The Thermodynamic Drinking Bird
Thermodynamic Heat Engine.
Wow! Thermodynamics & pressure differentials! Enjoy this classic physics demonstration in a handy duck shape. This thirsty bird perpetually bobs long as it has a glass of water to dunk in. Instructions on box.
This is not a toy.
Age 14+. Fragile Glass
The drinking bird is a heat engine that exploits a temperature difference to convert heat energy to a pressure difference within the device, and performs mechanical work. Like all heat engines, the drinking bird works through a thermodynamic cycle. The initial state of the system is a bird with a wet head oriented vertically.
The process operates as follows:
- The water evaporates from the felt on the head.
- Evaporation lowers the temperature of the glass head (heat of vaporization).
- The temperature decrease causes some of the dichloromethane vapor in the head to condense.
- The lower temperature and condensation together cause the pressure to drop in the head (governed by Equations of state).
- The higher vapor pressure in the warmer base pushes the liquid up the neck.
- As the liquid rises, the bird becomes top heavy and tips over.
- When the bird tips over, the bottom end of the neck tube rises above the surface of the liquid in the bottom bulb.
- A bubble of warm vapor rises up the tube through this gap, displacing liquid as it goes.
- Liquid flows back to the bottom bulb (the toy is designed so that when it has tipped over the neck's tilt allows this). Pressure equalizes between top and bottom bulbs.
- The weight of the liquid in the bottom bulb restores the bird to its vertical position.
- The liquid in the bottom bulb is heated by ambient air, which is at a temperature slightly higher than the temperature of the bird's head.

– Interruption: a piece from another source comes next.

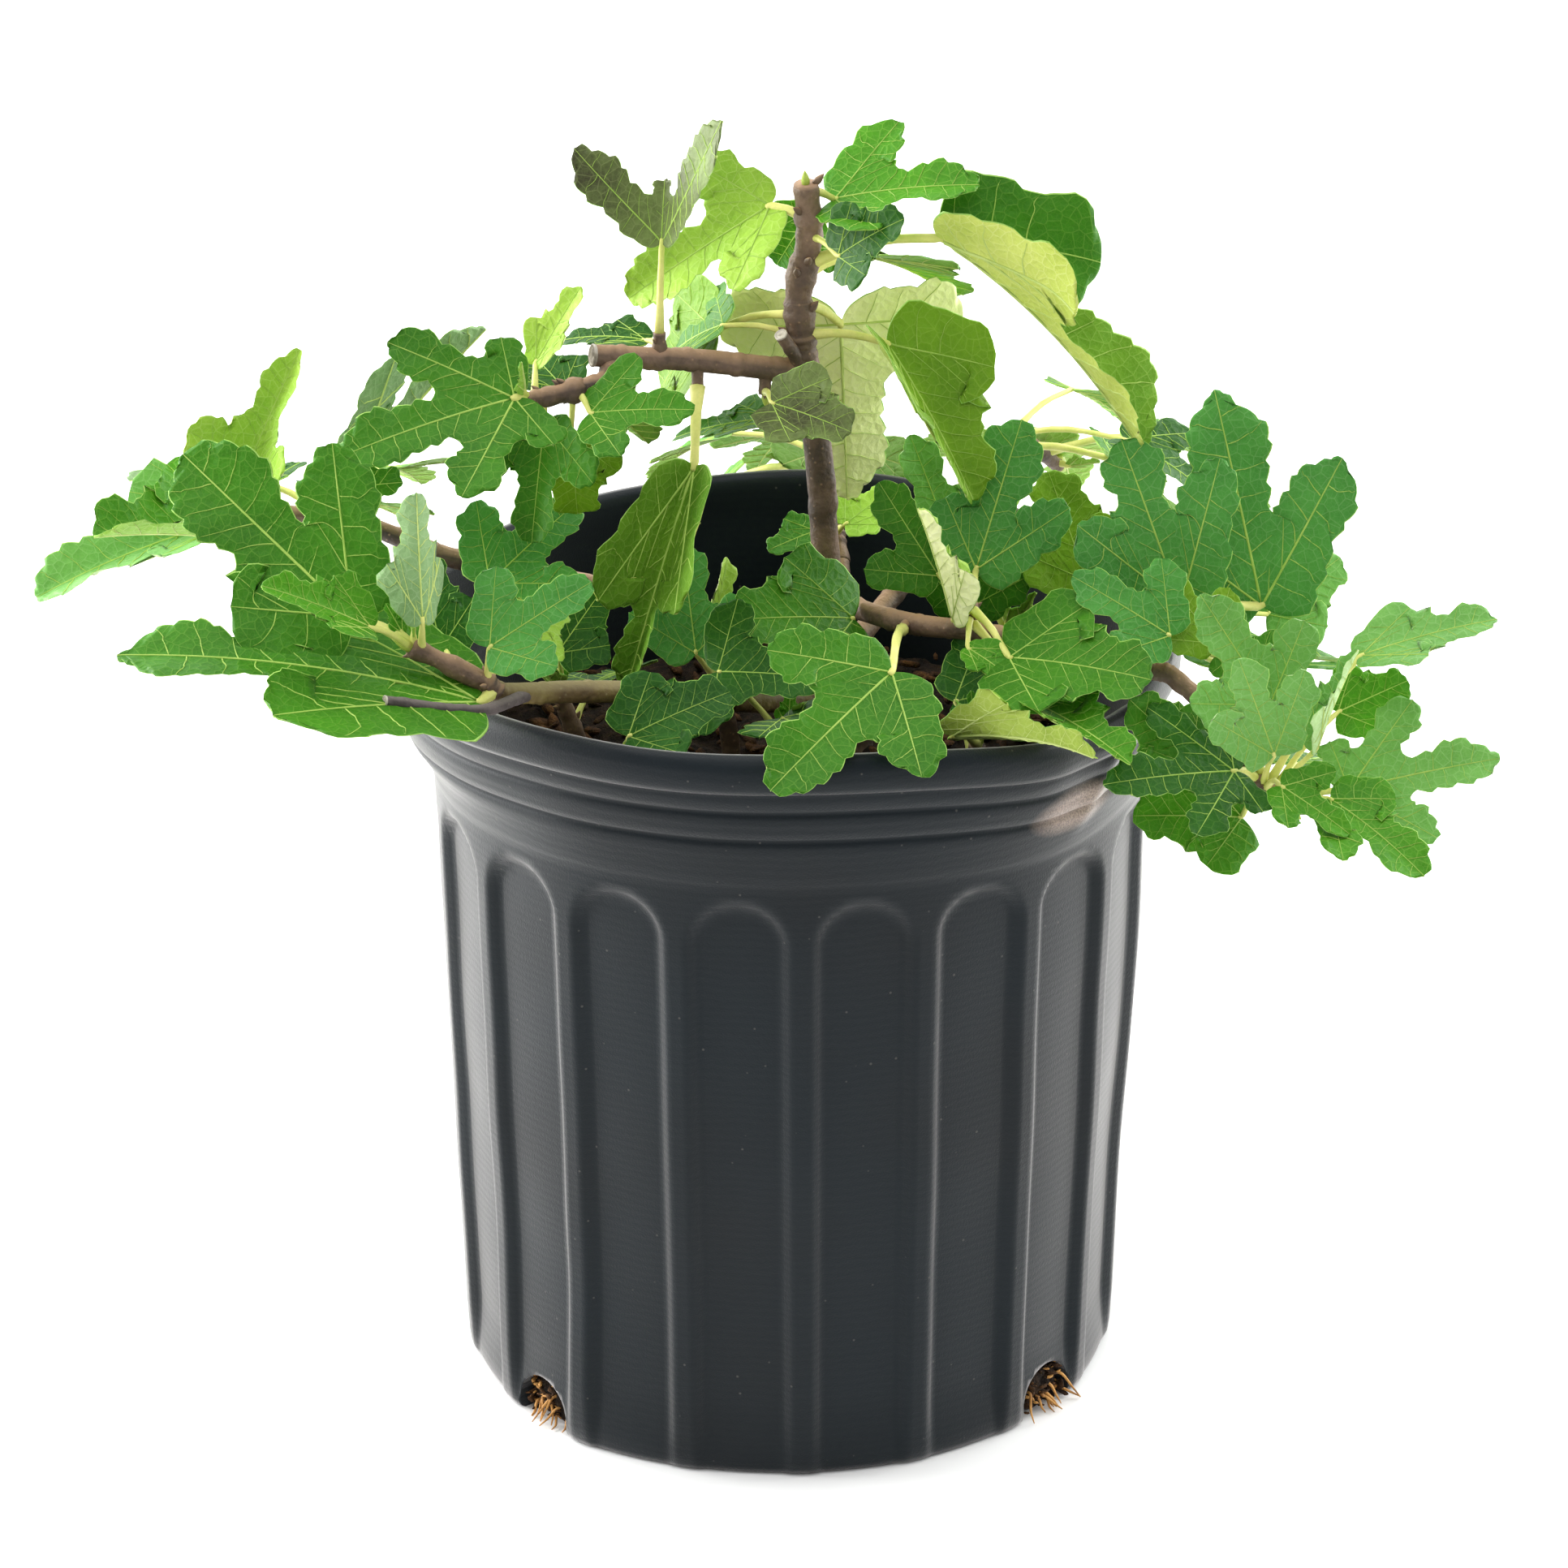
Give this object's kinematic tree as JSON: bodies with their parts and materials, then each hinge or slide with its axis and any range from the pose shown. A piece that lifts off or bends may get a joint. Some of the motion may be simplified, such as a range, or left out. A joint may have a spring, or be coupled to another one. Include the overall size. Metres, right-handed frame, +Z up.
{
  "type": "fig tree in a pot",
  "caption": "Young leafy fig tree with a leaning trunk, low boughs and lobed leaves in a black fluted nursery pot.",
  "frame": {"origin": "centre of the pot's flat underside, on the floor", "axes": "+X to the viewer's right, +Y away from the viewer, +Z up the pot's axis"},
  "size_m": [0.4133, 0.3342, 0.3814],
  "materials": {
    "plastic": "charcoal moulded polypropylene, satin, faintly ringed and scuffed",
    "mix": "dark composted bark potting mix with pale roots at the drain holes",
    "bark": "smooth brown young bark with leaf scars and lenticels",
    "leaf": "living fig leaf, mid green, rough and quilted between pale veins",
    "young_leaf": "young fig leaf, yellow green with pale veins and stalk"
  },
  "bodies": {
    "root": {"pot": "plastic", "potting_mix": "mix", "trunk": "bark", "left_arm": "bark", "arm_end_twig": "bark", "low_left_bough": "bark", "low_left_cut_twig": "bark", "right_bough": "bark", "right_outer_bough": "bark", "back_left_bough": "bark", "back_bough": "bark", "back_right_bough": "bark", "top_leaves": "young_leaf", "arm_upper_leaves": "leaf", "arm_inner_leaves": "leaf", "arm_hanging_leaf": "leaf", "arm_end_leaves": "leaf", "low_left_leaves": "leaf", "front_left_leaves": "leaf", "inner_leaves": "leaf", "inner_front_leaves": "leaf", "inner_left_leaves": "leaf", "inner_right_leaves": "leaf", "front_rim_leaf": "leaf", "right_spur_leaves": "leaf", "right_mid_leaves": "leaf", "right_tip_leaves": "young_leaf", "right_back_leaves": "leaf", "back_left_leaves": "young_leaf", "back_leaves": "leaf", "back_right_leaves": "leaf"}
  },
  "joints": []
}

If a glass of water is placed so that the beak dips into it on its descent, the bird will continue to absorb water and the cycle will continue as long as there is enough water in the glass to keep the head wet. However, the bird will continue to dip even without a source of water, as long as the head is wet, or as long as a temperature differential is maintained between the head and body. This differential can be generated without evaporative cooling in the head; for instance, a heat source directed at the bottom bulb will create a pressure differential between top and bottom that will drive the engine. The ultimate source of energy is the temperature gradient between the toy's head and base; the toy is not a perpetual motion machine.